#### 3D code data
'''

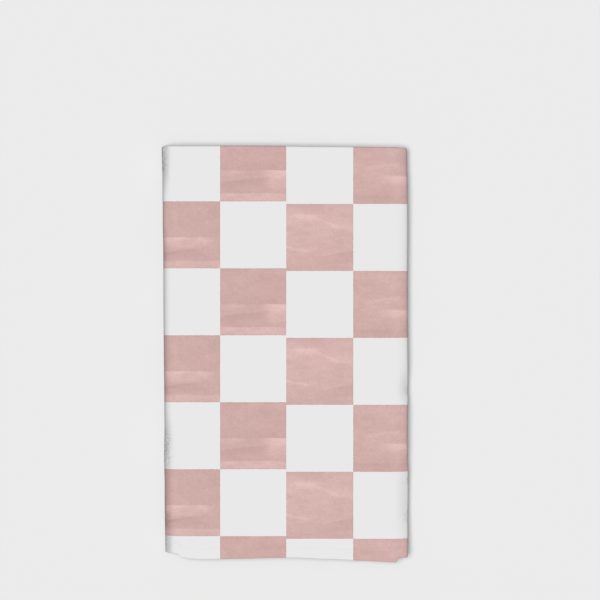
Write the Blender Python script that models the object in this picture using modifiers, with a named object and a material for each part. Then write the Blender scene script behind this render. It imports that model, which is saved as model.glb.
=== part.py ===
"""A cotton tea towel, folded in three along its length and then in three across its width.

The towel is one hemmed panel, so it is one solid. Its middle surface is a grid of points that runs
across and along the cloth. The first fold turns the length into a section of three layers, back and
forth. The second fold wraps that section round two rolls, one at each side of the face, and tucks
both flaps underneath. Solidify then gives the cloth its thickness.

Metres, +Z up. The towel lies on Z = 0 with its face up, its length along Y and its middle over the
origin. "Depth" is measured from the outside of the folded section towards the inside of the towel.
"""

import math
from collections import namedtuple

import bpy
import numpy as np

MM = 0.001
HALF_TURN = math.pi

# The cloth as it was cut and hemmed
CLOTH_WIDTH = 450 * MM
CLOTH_LENGTH = 760 * MM
THICKNESS = 1.0 * MM
GAP = 0.3 * MM

# The first fold: three layers, each one cloth and one gap deeper than the last
LAYERS = 3
PITCH = THICKNESS + GAP
STACK = LAYERS * PITCH - GAP
CREASE_RADIUS = PITCH / 2
LOWER_CREASE_Y = -125.6 * MM

# The second fold: the left flap lies lowest, the right flap on it, and the face on top
RIGHT_FLAP_Z = STACK + GAP
TOP_Z = 2 * RIGHT_FLAP_Z + STACK
LEFT_ROLL = TOP_Z / 2
RIGHT_ROLL = (TOP_Z - RIGHT_FLAP_Z) / 2
RIGHT_SHARE = 222 * MM
LEFT_SHARE = CLOTH_WIDTH - RIGHT_SHARE
FLAP_TUCK = 1.5 * MM
LEFT_FLAP_HEM_Y = -129.4 * MM
RIGHT_FLAP_HEM_Y = -126.8 * MM

# The stretches of cloth in each direction, in the order of their numbers, and the steps of the grid
# in each. The face has a grid line at each row of its hem's table instead.
Stretch = namedtuple("Stretch", "name steps")
ACROSS = (
    Stretch("left flap", 4),
    Stretch("left roll", 7),
    Stretch("face", None),
    Stretch("right roll", 6),
    Stretch("right flap", 4),
)
ALONG = (
    Stretch("front", 14),
    Stretch("top crease", 4),
    Stretch("middle layer", 10),
    Stretch("lower crease", 4),
    Stretch("inner layer", 10),
)

# The outline of the face as it lies, each edge a little uneven: a row for each change of direction
SidePoint = namedtuple("SidePoint", "y x")
LEFT_EDGE = (
    SidePoint(-126 * MM, -76.8 * MM),
    SidePoint(-94 * MM, -76.7 * MM),
    SidePoint(-56 * MM, -77.6 * MM),
    SidePoint(40 * MM, -78.0 * MM),
    SidePoint(133 * MM, -79.1 * MM),
)
RIGHT_EDGE = (
    SidePoint(-129 * MM, 78.2 * MM),
    SidePoint(-81 * MM, 78.7 * MM),
    SidePoint(-24 * MM, 78.4 * MM),
    SidePoint(37 * MM, 77.5 * MM),
    SidePoint(79 * MM, 78.0 * MM),
    SidePoint(130 * MM, 77.5 * MM),
)
EndPoint = namedtuple("EndPoint", "x y")
TOP_EDGE = (
    EndPoint(-73 * MM, 133.0 * MM),
    EndPoint(-22 * MM, 132.8 * MM),
    EndPoint(29 * MM, 132.1 * MM),
    EndPoint(70 * MM, 131.6 * MM),
    EndPoint(74.4 * MM, 131.2 * MM),
)
FACE_HEM = (
    EndPoint(-72.4 * MM, -127.4 * MM),
    EndPoint(-69.8 * MM, -128.2 * MM),
    EndPoint(-67.8 * MM, -129.9 * MM),
    EndPoint(-54 * MM, -131.6 * MM),
    EndPoint(-35 * MM, -131.1 * MM),
    EndPoint(0 * MM, -130.4 * MM),
    EndPoint(29 * MM, -131.5 * MM),
    EndPoint(46 * MM, -132.2 * MM),
    EndPoint(70.4 * MM, -133.6 * MM),
    EndPoint(72.0 * MM, -130.9 * MM),
    EndPoint(74.4 * MM, -130.4 * MM),
)
WIDEST_FACE_STEP = 15 * MM

# Where the stack has settled or stands full, as a share of the height there
Swell = namedtuple("Swell", "x y reach_x reach_y share")
SWELLS = (
    Swell(-8 * MM, 10 * MM, 46 * MM, 84 * MM, -0.055),
    Swell(-70 * MM, 92 * MM, 20 * MM, 40 * MM, 0.025),
    Swell(-70 * MM, -64 * MM, 18 * MM, 36 * MM, 0.030),
    Swell(72 * MM, -88 * MM, 20 * MM, 34 * MM, 0.022),
    Swell(30 * MM, -104 * MM, 30 * MM, 22 * MM, -0.020),
)

PRINTED_PINK = (0.645, 0.434, 0.412, 1.0)
COTTON_ROUGHNESS = 0.9


def clear_scene():
    for obj in list(bpy.data.objects):
        bpy.data.objects.remove(obj, do_unlink=True)


def eased(rows, at):
    """The value at each place, easing from one row of a two-column table to the next."""
    places, values = np.array(sorted(rows)).T
    after = np.clip(np.searchsorted(places, at), 1, len(places) - 1)
    before = after - 1
    share = (at - places[before]) / (places[after] - places[before])
    share = np.clip(share, 0, 1)
    return values[before] + (values[after] - values[before]) * share**2 * (3 - 2 * share)


def face_stations():
    """Places across the face, 0 to 1: one at each row of the hem's table, and more in wide spans."""
    rows = [row.x for row in FACE_HEM]
    places = []
    for start, end in zip(rows, rows[1:]):
        steps = math.ceil((end - start) / WIDEST_FACE_STEP)
        places += [start + (end - start) * step / steps for step in range(steps)]
    places = np.array(places + [rows[-1]])
    return (places - places[0]) / (places[-1] - places[0])


def grid_lines(stretches):
    """The number of its stretch and the place in it, 0 to 1, of every grid line in one direction."""
    numbers = []
    places = []
    for number, stretch in enumerate(stretches):
        if stretch.steps is None:
            shares = face_stations()
        else:
            shares = np.linspace(0, 1, stretch.steps + 1)
        if number:
            shares = shares[1:]
        numbers += [number] * len(shares)
        places += list(shares)
    return np.array(numbers), np.array(places)


def resting_x(across, place):
    """Where a grid line across the cloth lies in plan, before the sides lean."""
    left, right = FACE_HEM[0].x, FACE_HEM[-1].x
    over_face = left + (right - left) * place
    under_face = right - (right - left) * place
    return np.choose(across, (under_face, left, over_face, right, under_face))


def hem_line(across, place, x):
    """Y of the front hem: uneven over the face, set back round the rolls and along the flaps."""
    left, right = FACE_HEM[0].y, FACE_HEM[-1].y
    left_flap = LEFT_FLAP_HEM_Y + (left - LEFT_FLAP_HEM_Y) * place
    right_flap = right + (RIGHT_FLAP_HEM_Y - right) * place
    return np.choose(across, (left_flap, left, eased(FACE_HEM, x), right, right_flap))


def first_fold(along, place, hem, top):
    """Y and depth of points along the cloth, which goes up, back and up again between two creases."""
    top_turn = top - THICKNESS / 2 - CREASE_RADIUS
    lower_turn = LOWER_CREASE_Y + THICKNESS / 2 + CREASE_RADIUS
    used = (top_turn - hem) + (top_turn - lower_turn) + 2 * HALF_TURN * CREASE_RADIUS
    end = lower_turn + CLOTH_LENGTH - used
    out = CREASE_RADIUS * np.sin(HALF_TURN * place)
    y = np.choose(
        along,
        (
            hem + (top_turn - hem) * place,
            top_turn + out,
            top_turn + (lower_turn - top_turn) * place,
            lower_turn - out,
            lower_turn + (end - lower_turn) * place,
        ),
    )
    turning = CREASE_RADIUS * (1 - np.cos(HALF_TURN * place))
    front, middle, inner = (THICKNESS / 2 + layer * PITCH for layer in range(LAYERS))
    depth = np.choose(along, (front, front + turning, middle, middle + turning, inner))
    return y, depth


def second_fold(across, place, y, depth):
    """X and Z of points of the folded section, wrapped round the rolls at the sides of the face."""
    face_left = eased(LEFT_EDGE, y) + LEFT_ROLL
    face_right = eased(RIGHT_EDGE, y) - RIGHT_ROLL
    left_radius = LEFT_ROLL - depth
    right_radius = RIGHT_ROLL - depth
    left_flap = LEFT_SHARE + face_left - HALF_TURN * left_radius
    right_flap = RIGHT_SHARE - face_right - HALF_TURN * right_radius
    out = np.sin(HALF_TURN * place)
    up = np.cos(HALF_TURN * place)
    x = np.choose(
        across,
        (
            face_left + left_flap * (1 - place),
            face_left - left_radius * out,
            face_left + (face_right - face_left) * place,
            face_right + right_radius * out,
            face_right - right_flap * place,
        ),
    )
    z = np.choose(
        across,
        (
            depth,
            LEFT_ROLL - left_radius * up,
            TOP_Z - depth,
            TOP_Z - RIGHT_ROLL + right_radius * up,
            RIGHT_FLAP_Z + depth,
        ),
    )
    return x, z


def settled(x, y, z):
    """Z once the stack has settled. The lowest layer stays level, so the towel lies flat."""
    share = np.zeros_like(z)
    for swell in SWELLS:
        away = ((x - swell.x) / swell.reach_x) ** 2 + ((y - swell.y) / swell.reach_y) ** 2
        share += swell.share * np.exp(-away)
    return z + (z - THICKNESS / 2) * share


def cloth_points():
    """The middle surface of the folded cloth, as an array of rows across by rows along by XYZ."""
    across, across_place = (line[:, None] for line in grid_lines(ACROSS))
    along, along_place = (line[None, :] for line in grid_lines(ALONG))
    plan_x = resting_x(across, across_place)
    hem = hem_line(across, across_place, plan_x)
    is_flap = (across == 0) | (across == len(ACROSS) - 1)
    top = eased(TOP_EDGE, plan_x) - np.where(is_flap, FLAP_TUCK, 0)
    y, depth = first_fold(along, along_place, hem, top)
    x, z = second_fold(across, across_place, y, depth)
    return np.stack([x, y, settled(x, y, z)], axis=-1)


def centred(points):
    """The points moved so that the middle of the towel lies over the origin."""
    flat = points.reshape(-1, 3)
    middle = (flat.min(axis=0) + flat.max(axis=0)) / 2
    return points - [middle[0], middle[1], 0]


def grid_faces(rows, columns):
    """Quads between neighbouring grid lines, turned so that the face of the towel looks up."""
    corner = np.arange(rows * columns).reshape(rows, columns)
    quads = np.stack([corner[:-1, :-1], corner[1:, :-1], corner[1:, 1:], corner[:-1, 1:]], axis=-1)
    return quads.reshape(-1, 4)


def cotton_material():
    material = bpy.data.materials.new("printed cotton")
    material.use_nodes = True
    shader = material.node_tree.nodes["Principled BSDF"]
    shader.inputs["Base Color"].default_value = PRINTED_PINK
    shader.inputs["Roughness"].default_value = COTTON_ROUGHNESS
    shader.inputs["Metallic"].default_value = 0.0
    return material


def build_towel(collection):
    points = centred(cloth_points())
    rows, columns, _ = points.shape
    mesh = bpy.data.meshes.new("folded_towel")
    mesh.from_pydata(points.reshape(-1, 3).tolist(), [], grid_faces(rows, columns).tolist())
    mesh.materials.append(cotton_material())
    mesh.shade_smooth()
    towel = bpy.data.objects.new("folded_towel", mesh)
    collection.objects.link(towel)
    cloth = towel.modifiers.new("cloth thickness", "SOLIDIFY")
    cloth.thickness = THICKNESS
    cloth.offset = 0
    cloth.use_even_offset = True
    cloth.use_quality_normals = True
    return towel


def main():
    clear_scene()
    collection = bpy.data.collections.new("Folded tea towel")
    bpy.context.scene.collection.children.link(collection)
    build_towel(collection)


main()
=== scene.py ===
"""A folded cotton tea towel with a dusty pink and white check, lying face up on a pale floor.

The towel is one hemmed panel of printed plain weave, folded in three along its length and then in
three across its width. It is modelled as one closed sheet: a grid of points for its printed side and
one for its reverse, joined at the hems. Lengths are in metres where nothing says millimetres, and +Y
runs from the open hem of the folded towel to its top crease.
"""

import logging
import math
from dataclasses import dataclass
from enum import Enum, IntEnum
from functools import partial
from typing import NamedTuple, Sequence, TypeVar, Union

import bpy
import numpy as np
from bpy.types import Material, Node, NodeSocket, NodeTree, Object
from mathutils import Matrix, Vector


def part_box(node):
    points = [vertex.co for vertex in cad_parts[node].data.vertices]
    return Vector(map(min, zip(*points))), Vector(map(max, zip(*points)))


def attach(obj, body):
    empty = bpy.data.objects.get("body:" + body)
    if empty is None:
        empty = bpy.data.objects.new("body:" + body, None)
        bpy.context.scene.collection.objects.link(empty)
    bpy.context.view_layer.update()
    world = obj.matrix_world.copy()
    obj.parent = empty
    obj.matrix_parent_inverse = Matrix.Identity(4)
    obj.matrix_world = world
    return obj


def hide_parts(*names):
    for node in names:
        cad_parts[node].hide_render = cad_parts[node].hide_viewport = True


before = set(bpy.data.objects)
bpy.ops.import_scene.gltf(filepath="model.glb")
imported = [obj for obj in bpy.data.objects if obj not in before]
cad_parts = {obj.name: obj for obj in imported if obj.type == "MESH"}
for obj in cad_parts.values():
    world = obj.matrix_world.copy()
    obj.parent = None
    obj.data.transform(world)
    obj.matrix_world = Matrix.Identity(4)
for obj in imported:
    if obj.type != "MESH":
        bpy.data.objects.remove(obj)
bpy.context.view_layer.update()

log = logging.getLogger("tea_towel")

MM = 0.001
HALF_TURN = math.pi

# Blender's Mix node has sockets of the same name for each kind of value, so those for colours are
# told by number.
MIX_A, MIX_B, MIX_RESULT = 6, 7, 2

# A noise texture lies between 0 and 1 about this value.
NOISE_MIDDLE = 0.5

# Makes a MapRange node go by smooth_step's formula.
SMOOTH = {"interpolation_type": "SMOOTHSTEP"}

Array = np.ndarray
Row = TypeVar("Row", bound=tuple)
Input = Union[float, Sequence[float], Node, NodeSocket]
Inputs = Union[Sequence[Input], dict[Union[str, int], Input]]


class Across(IntEnum):
    """The stretches of cloth across its width, in order from its left hem to its right hem."""

    LEFT_FLAP = 0
    LEFT_ROLL = 1
    FACE = 2
    RIGHT_ROLL = 3
    RIGHT_FLAP = 4


class Along(IntEnum):
    """The stretches of cloth along its length, in order from its front hem to its far hem."""

    FRONT = 0
    TOP_CREASE = 1
    MIDDLE = 2
    LOWER_CREASE = 3
    INNER = 4


class Side(Enum):
    """The two sides of the cloth."""

    PRINTED = "printed"
    REVERSE = "reverse"


class Span(NamedTuple):
    """Grid lines between two distances from a stretch's start, no further apart than a step."""

    start: float
    end: float
    step: float


class Lines(NamedTuple):
    """Grid lines: the number of each line's stretch of cloth, and its place in it from 0 to 1."""

    stretch: Array
    place: Array


class SidePoint(NamedTuple):
    """A point of a side edge of the folded towel."""

    y: float
    x: float


class EndPoint(NamedTuple):
    """A point of the hem end or the crease end of the folded towel."""

    x: float
    y: float


class Swell(NamedTuple):
    """A place where the stack has settled, or stands full, by a share of its height there."""

    x: float
    y: float
    reach_x: float
    reach_y: float
    share: float


class Sag(NamedTuple):
    """How far a roll's widest line sags at a place, as a share of its radius; below 0, it stands."""

    y: float
    share: float


class Pucker(NamedTuple):
    """A patch of small puckers on a roll, where the cloth was drawn in as it was turned."""

    y: float
    reach: float
    width: float
    pitch: float
    depth: float


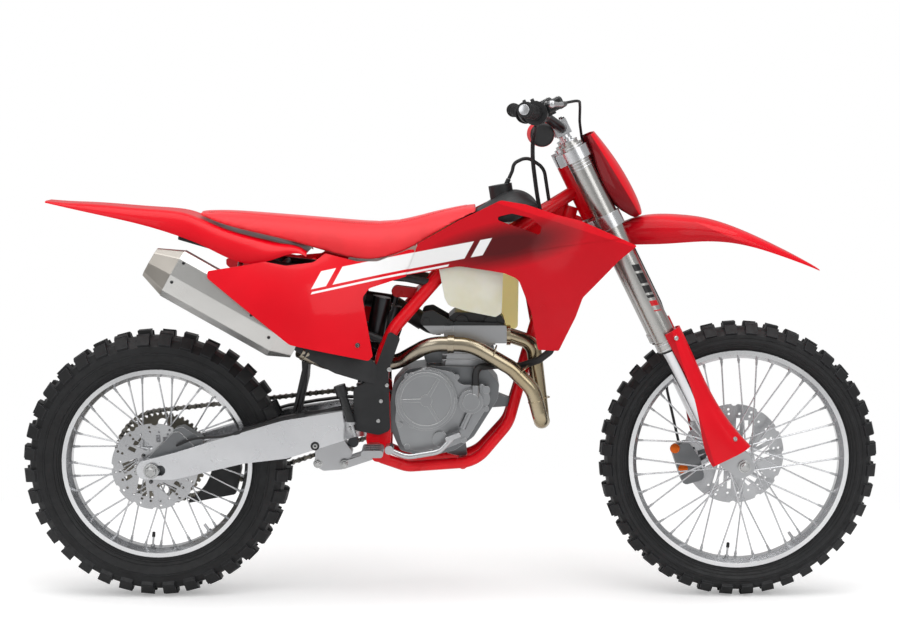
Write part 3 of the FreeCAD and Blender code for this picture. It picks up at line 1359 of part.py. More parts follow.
def hoses():
    """Coolant hose on the right, and the tank's breather to the steering head."""
    coolant = tube(
        [Vector(995.4, -120, 674.1), Vector(1001.5, -120, 649.5), Vector(970, -100, 622),
         Vector(925, -68, 602), Vector(868, -66, 604), Vector(811, -118, 606), Vector(811, -118, 560.9)],
        9, [0, 20, 30, 30, 30, 22, 0])
    breather = tube(
        [Vector(896.15, 0, 1070.4), Vector(905, 0, 1090), Vector(909, 0, 1110), Vector(942, 0, 1126),
         Vector(985, 0, 1098), Vector(1000, 0, 1003.5)], 4.5, [0, 30, 24, 36, 40, 0])
    return [coolant, breather]


def chain_guide():
    """A block under the left arm that the chain runs through."""
    block = slab([(52, 222), (110, 300), (150, 352), (200, 352), (204, 312), (190, 248)], [8, 20, 2, 2, 8, 10],
                 CHAIN_Y - 18, CHAIN_Y + 18)
    path = chain_band(CHAIN_PLATE + 3, CHAIN_Y - CHAIN_HALF_WIDTH - 3, CHAIN_Y + CHAIN_HALF_WIDTH + 3)
    room = cross_bar(0, REAR_AXLE_Z, 132, 40, 110)
    arm = mirrored(swingarm_solid())
    return [largest(block.cut([path, room, arm]))]


def rear_caliper():
    """A caliper over the rear disc's edge, on a carrier at the axle."""
    z = REAR_AXLE_Z
    body = slab([(56, z + 62), (112, z + 40), (126, z + 74), (74, z + 106), (48, z + 98)], 10, -88, -46)
    body = body.cut(cross_slot(0, z, REAR_DISC_RADIUS + 4, REAR_DISC_Y, DISC_THICK / 2 + 3))
    carrier = slab([(-20, z - 20), (24, z - 20), (116, z + 44), (60, z + 100), (-20, z + 20)], 16, -90.2, -84)
    carrier = carrier.cut(cross_bar(0, z, 18 + SEAT_GAP, -100, -80))
    return [fuse([body, carrier])]


def build():
    """Write every node."""
    front_wheel()
    rear_wheel()
    chain()
    main_frame = frame()
    write("frame", [main_frame])
    write("swingarm", [swingarm_solid()])
    write("rear_axle", rear_axle_solids())
    write("triple_clamps", triple_clamps())
    write("fork_outer", fork_outer_solids())
    write("fork_inner", fork_inner_solids())
    write("fork_feet", fork_feet())
    write("fork_guards", fork_guards())
    write("handlebar", handlebar())
    write("grips", grips())
    write("hand_controls", hand_controls())
    write("bar_pad", bar_pad())
    write("number_plate", number_plate())
    write("front_fender", front_fender())
    write("front_caliper", front_caliper())
    write("front_brake_hose", front_brake_hose())
    write("shrouds", both(shroud_solid()))
    write("side_panels", both(side_panel_solid()))
    write("seat", [seat_solid()])
    write("rear_fender", [rear_fender_solid()])
    tank, cover = tank_solid()
    write("fuel_tank", [tank])
    write("tank_cover", [cover])
    engine()
    write("exhaust_header", [header_solid()])
    can, cap = silencer_solids()
    write("silencer", [can])
    write("silencer_cap", [cap])
    write("subframe", subframe())
    write("airbox", airbox())
    write("frame_guards", frame_guards())
    write("foot_pegs", foot_pegs())
    write("foot_controls", foot_controls())
    write("shock", shock())
    write("linkage", linkage())
    write("radiators", radiators())
    write("hoses", hoses())
    write("chain_guide", chain_guide())
    write("rear_caliper", rear_caliper())


build()
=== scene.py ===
# %% [markdown]
# A motocross bike is mostly thin moulded plastic over bare metal. The measured solids give every
# piece its true place, so this script loads them first and then dresses them: each finish is built
# from nodes, and the soft or sculpted pieces are modelled again with more detail than the solids have.

# %% Load the measured model
import math
import bpy
from mathutils import Matrix, Vector
from mathutils.bvhtree import BVHTree


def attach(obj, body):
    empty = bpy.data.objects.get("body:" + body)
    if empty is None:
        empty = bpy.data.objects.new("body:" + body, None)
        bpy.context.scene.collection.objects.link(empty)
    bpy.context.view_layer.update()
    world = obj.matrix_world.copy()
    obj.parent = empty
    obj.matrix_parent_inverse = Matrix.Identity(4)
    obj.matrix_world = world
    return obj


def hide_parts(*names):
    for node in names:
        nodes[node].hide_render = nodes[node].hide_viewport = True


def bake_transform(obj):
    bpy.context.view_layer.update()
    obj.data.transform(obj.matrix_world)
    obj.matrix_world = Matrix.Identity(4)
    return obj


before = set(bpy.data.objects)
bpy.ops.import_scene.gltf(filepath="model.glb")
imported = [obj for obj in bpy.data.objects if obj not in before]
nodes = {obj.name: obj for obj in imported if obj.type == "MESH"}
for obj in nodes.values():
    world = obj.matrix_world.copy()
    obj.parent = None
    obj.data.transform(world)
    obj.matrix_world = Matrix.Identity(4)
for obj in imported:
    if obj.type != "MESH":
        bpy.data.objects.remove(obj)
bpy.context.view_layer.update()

print("nodes:", len(nodes))

# %% [markdown]
# The drawing measures from the rear axle on the ground, and the row measures from the rider's seat
# point. One function turns drawing millimetres into metres of the row, so that sizes can be read off
# a real bike with a tape. The fork and the bars have a slanted frame of their own.

# %% Drawing units
SEAT_X = 608.0
SEAT_HEIGHT = 960.0
MM = 0.001
SIDES = (-1, 1)
FRONT_AXLE = (1485.0, 355.0)
REAR_AXLE = (0.0, 345.0)
AXLE_OFFSET = 36.0
LEG_Y = 98
FORK_RAKE = math.radians(26.4)
FORK_X = FRONT_AXLE[0] - AXLE_OFFSET * math.cos(FORK_RAKE)
FORK_Z = FRONT_AXLE[1] - AXLE_OFFSET * math.sin(FORK_RAKE)


def place(x, y, z):
    """A point given in millimetres from the rear axle's ground point, in metres of the row."""
    return Vector(((x - SEAT_X) * MM, y * MM, (z - SEAT_HEIGHT) * MM))


def place_on_fork(x, y, z):
    """A point of the fork: x forward square to the legs, z up along them, from the axle's level."""
    along, lean = math.cos(FORK_RAKE), math.sin(FORK_RAKE)
    return place(FORK_X + x * along - z * lean, y, FORK_Z + x * lean + z * along)


def around(centre, radius, degrees):
    """The x and z of a point on a circle about a centre, in the side view."""
    turn = math.radians(degrees)
    return centre[0] + radius * math.cos(turn), centre[1] + radius * math.sin(turn)


FORK_UP = (place_on_fork(0, 0, 1) - place_on_fork(0, 0, 0)).normalized()
FORK_AHEAD = (place_on_fork(1, 0, 0) - place_on_fork(0, 0, 0)).normalized()
print("ground plane at", round(place(0, 0, 0).z, 3))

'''

#### The request
Above are some lines. Repeat exactly, and only, those from the line that has "return towel" through the line that has "zip(*points))), Vector(map(max, zip(*points)))".

#### Solution for this task
    return towel


def main():
    clear_scene()
    collection = bpy.data.collections.new("Folded tea towel")
    bpy.context.scene.collection.children.link(collection)
    build_towel(collection)


main()
=== scene.py ===
"""A folded cotton tea towel with a dusty pink and white check, lying face up on a pale floor.

The towel is one hemmed panel of printed plain weave, folded in three along its length and then in
three across its width. It is modelled as one closed sheet: a grid of points for its printed side and
one for its reverse, joined at the hems. Lengths are in metres where nothing says millimetres, and +Y
runs from the open hem of the folded towel to its top crease.
"""

import logging
import math
from dataclasses import dataclass
from enum import Enum, IntEnum
from functools import partial
from typing import NamedTuple, Sequence, TypeVar, Union

import bpy
import numpy as np
from bpy.types import Material, Node, NodeSocket, NodeTree, Object
from mathutils import Matrix, Vector


def part_box(node):
    points = [vertex.co for vertex in cad_parts[node].data.vertices]
    return Vector(map(min, zip(*points))), Vector(map(max, zip(*points)))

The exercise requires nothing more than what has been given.